Seaplane forced to abort takeoff in bustling Lake Union

A seaplane was forced to abort takeoff in order to avoid colliding with a boat after many people gathered on Lake Union to beat the heat.

No one was hurt, and the seaplane did manage to take off after a Seattle Police Harbor patrol boat helped clear a path.

Until two weeks ago, the patrol boat had been in dry dock in need of repairs.

The Seattle Police Foundation came to its rescue, raising more than the $25,000 needed to repair this vessel and get it back on Lake Union.

And today, the boat’s crew moved in to clear a path for a seaplane.

It is easy to see how it could happen. So many people escaping the heat, all of them seeming to crowd onto Lake Union.

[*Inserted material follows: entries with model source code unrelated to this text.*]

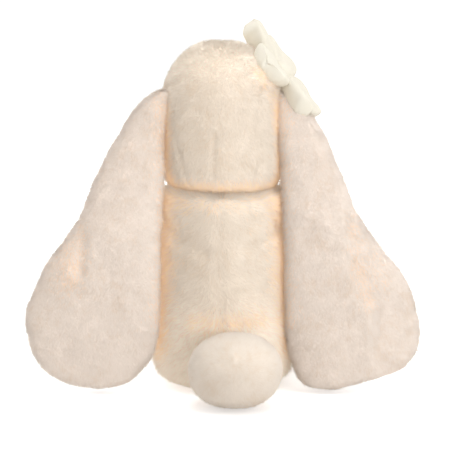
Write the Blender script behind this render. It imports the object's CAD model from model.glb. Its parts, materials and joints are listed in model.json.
"""A sitting plush rabbit with long hanging ears, a round tail and a velvet flower.

Lengths named in millimetres are turned into metres with MM. The row frame has +Z up,
the face towards -Y and the tail towards +Y; the rabbit's left side is at +X.
"""

import json
import math

import bpy
import numpy as np
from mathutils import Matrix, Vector
from mathutils.bvhtree import BVHTree

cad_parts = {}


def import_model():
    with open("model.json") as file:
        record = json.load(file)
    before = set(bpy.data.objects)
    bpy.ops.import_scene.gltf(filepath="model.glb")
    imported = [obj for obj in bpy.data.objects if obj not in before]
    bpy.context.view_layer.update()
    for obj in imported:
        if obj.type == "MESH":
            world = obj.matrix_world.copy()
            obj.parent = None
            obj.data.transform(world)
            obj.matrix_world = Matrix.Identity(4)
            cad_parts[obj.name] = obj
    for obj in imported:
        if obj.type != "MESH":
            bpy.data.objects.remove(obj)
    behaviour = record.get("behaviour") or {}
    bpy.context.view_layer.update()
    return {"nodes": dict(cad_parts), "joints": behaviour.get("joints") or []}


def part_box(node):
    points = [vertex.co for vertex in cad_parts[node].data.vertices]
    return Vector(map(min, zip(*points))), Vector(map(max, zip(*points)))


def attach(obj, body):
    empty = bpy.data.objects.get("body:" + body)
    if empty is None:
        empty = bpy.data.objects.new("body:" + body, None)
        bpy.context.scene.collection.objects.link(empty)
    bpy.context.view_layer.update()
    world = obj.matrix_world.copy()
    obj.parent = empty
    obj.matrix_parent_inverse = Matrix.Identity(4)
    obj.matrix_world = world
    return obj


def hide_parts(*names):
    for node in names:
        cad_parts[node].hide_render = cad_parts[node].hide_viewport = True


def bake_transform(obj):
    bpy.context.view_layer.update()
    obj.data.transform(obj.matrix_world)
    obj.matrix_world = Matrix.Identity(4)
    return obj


MM = 0.001
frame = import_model()
joints = {j["name"]: j for j in frame["joints"]}
LEFT, RIGHT = 1, -1
SIDES = (("left", LEFT), ("right", RIGHT))
EYE_OFFSET, EYE_HEIGHT = 21, 214      # millimetres, from the middle and from the floor
NOSE_HEIGHT = 201.5
LEG_REACH = 80                        # from the hip joint to the sole


def joint_place(name):
    """A joint's position, in millimetres."""
    return np.array(joints[name]["pos_m"], float) / MM


neck = joint_place("head_turn")
low, high = (np.array(corner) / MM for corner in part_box("head_back"))
head_radius = (high[0] - low[0]) / 2
head_top = high[2]
dome_height = head_top - head_radius


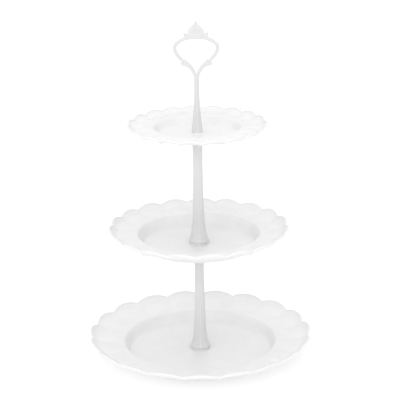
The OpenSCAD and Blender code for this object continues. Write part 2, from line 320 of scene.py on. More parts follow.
def floor_paper(colours):
    """Plain white paper."""
    made = Finish("white paper", Specular_IOR_Level=0.1, Emission_Color=(1, 1, 1, 1),
                  Emission_Strength=0.35)
    fibre = made.noise(300, 2)
    made.set("Base Color", made.blend(fibre, darker(colours.floor, 0.99), tuple(colours.floor)))
    made.set("Roughness", 0.8 + 0.1 * fibre)
    return made.material


FINISHES = {
    "dish_plastic": dish_plastic,
    "column_plastic": column_plastic,
    "nut_plastic": nut_plastic,
    "stud_steel": stud_steel,
    "insert_brass": insert_brass,
    "washer_rubber": washer_plastic,
}
finish_cache = {}


def finish(slot, settings):
    """The material of one of the record's slots, made once."""
    if slot not in finish_cache:
        finish_cache[slot] = FINISHES[slot](settings.colours)
    return finish_cache[slot]


# ---------------------------------------------------------------- meshes

def mesh_object(name, points, faces, sharp_deg=38):
    """An object in the scene from points and faces, smooth except at its sharp edges."""
    mesh = bpy.data.meshes.new(name)
    mesh.from_pydata(points, [], faces)
    shape = bmesh.new()
    shape.from_mesh(mesh)
    bmesh.ops.recalc_face_normals(shape, faces=shape.faces)
    for face in shape.faces:
        face.smooth = True
    shape.to_mesh(mesh)
    shape.free()
    mesh.set_sharp_from_angle(angle=math.radians(sharp_deg))
    made = bpy.data.objects.new(name, mesh)
    bpy.context.scene.collection.objects.link(made)
    return made


def fit_piece(made, node, settings):
    """The object stands for a CAD node: its body, its place in the table, and its finish."""
    body = next(name for name, nodes in frame["record"]["behaviour"]["bodies"].items() if node in nodes)
    slot = next(part["material_slot"] for part in frame["record"]["subparts"] if part["node"] == node)
    made.data.materials.clear()
    made.data.materials.append(finish(slot, settings))
    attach(made, body)
    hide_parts(node)


def turned(section_at, columns, first=0.0, closed=True):
    """Points and faces round the Z axis. section_at(angle) lists the (radius, height) points of the
    section there: a closed loop, or an open line whose two ends are capped."""
    points, faces = [], []
    for column in range(columns):
        angle = first + TURN * column / columns
        section = section_at(angle)
        points += [(r * math.cos(angle), r * math.sin(angle), z) for r, z in section]
    count = len(section)
    for column in range(columns):
        here, there = column * count, (column + 1) % columns * count
        for row in range(count if closed else count - 1):
            above = (row + 1) % count
            faces.append((here + row, there + row, there + above, here + above))
    if not closed:
        faces.append(tuple(column * count for column in range(columns)))
        faces.append(tuple(column * count + count - 1 for column in range(columns)))
    return points, faces


def rounded(corners, radius, steps=3):
    """A closed line of (radius, height) corners with each corner rounded off."""
    line = []
    for i, corner in enumerate(corners):
        corner = Vector(corner)
        before, after = Vector(corners[i - 1]) - corner, Vector(corners[(i + 1) % len(corners)]) - corner
        reach = min(radius, 0.45 * before.length, 0.45 * after.length)
        start, end = corner + reach * before.normalized(), corner + reach * after.normalized()
        for step in range(steps + 1):
            t = step / steps
            line.append(tuple((1 - t) ** 2 * start + 2 * t * (1 - t) * corner + t * t * end))
    return line


def ease(t):
    return (1 - math.cos(math.pi * min(max(t, 0), 1))) / 2


def offset_line(line, distance):
    """The line moved to its right by a distance, seen along it."""
    moved = []
    for i, here in enumerate(line):
        ahead, behind = line[min(i + 1, len(line) - 1)], line[max(i - 1, 0)]
        dx, dz = ahead[0] - behind[0], ahead[1] - behind[1]
        size = math.hypot(dx, dz)
        moved.append((here[0] + distance * dz / size, here[1] - distance * dx / size))
    return moved


# ---------------------------------------------------------------- dishes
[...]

That proved to be an issue for this seaplane when its pilot was forced to abort takeoff to avoid colliding with a boat.

“See, this is what happens,” observed Seattle police officer Kyle Galbraith. “It’s so busy.”

It made for a busy Sunday for officers Galbraith and Ken Turner, who were navigating bustling Lake Union aboard SPD Harbor Patrol Vessel 4.

Vessel 4 operates as both a patrol boat and a fire boat, yet it sat in dry dock for eight long months with no money in the current SPD budget to repair it.

That’s when the Seattle Police Foundation stepped in, raising more than the $25,000 needed to get it back in the water.

“They’re always there,” said Galbraith. “They always want to spend money to help the police department.”

That proved invaluable on this Sunday, as Lake Union was teeming with vessels.

“Hey, folks. You need to make a path for the seaplane,” Galbraith said to boaters using Vessel 4′s sound system.

When the seaplane’s takeoff was aborted to avoid a collision, Harbor Patrol Vessel 4 stepped in.

“You guys need to move out of the way,” Galbraith told boaters again.

The pilot had activated the lights on these buoys, a warning that a seaplane will soon need a clear runway.

“You can’t see them coming so, like I say, it’s about educating them that when you see these lighted buoys, you got to move 200 feet in either direction,” said Galbraith. “Yeah, we had a boat go right in front of that seaplane. I’ve never seen that.”

Thanks to their effort, the seaplane was able to get a clear path long enough to finally take off.

All in a day’s work for Seattle Harbor Patrol, now with Vessel Number 4 back at work.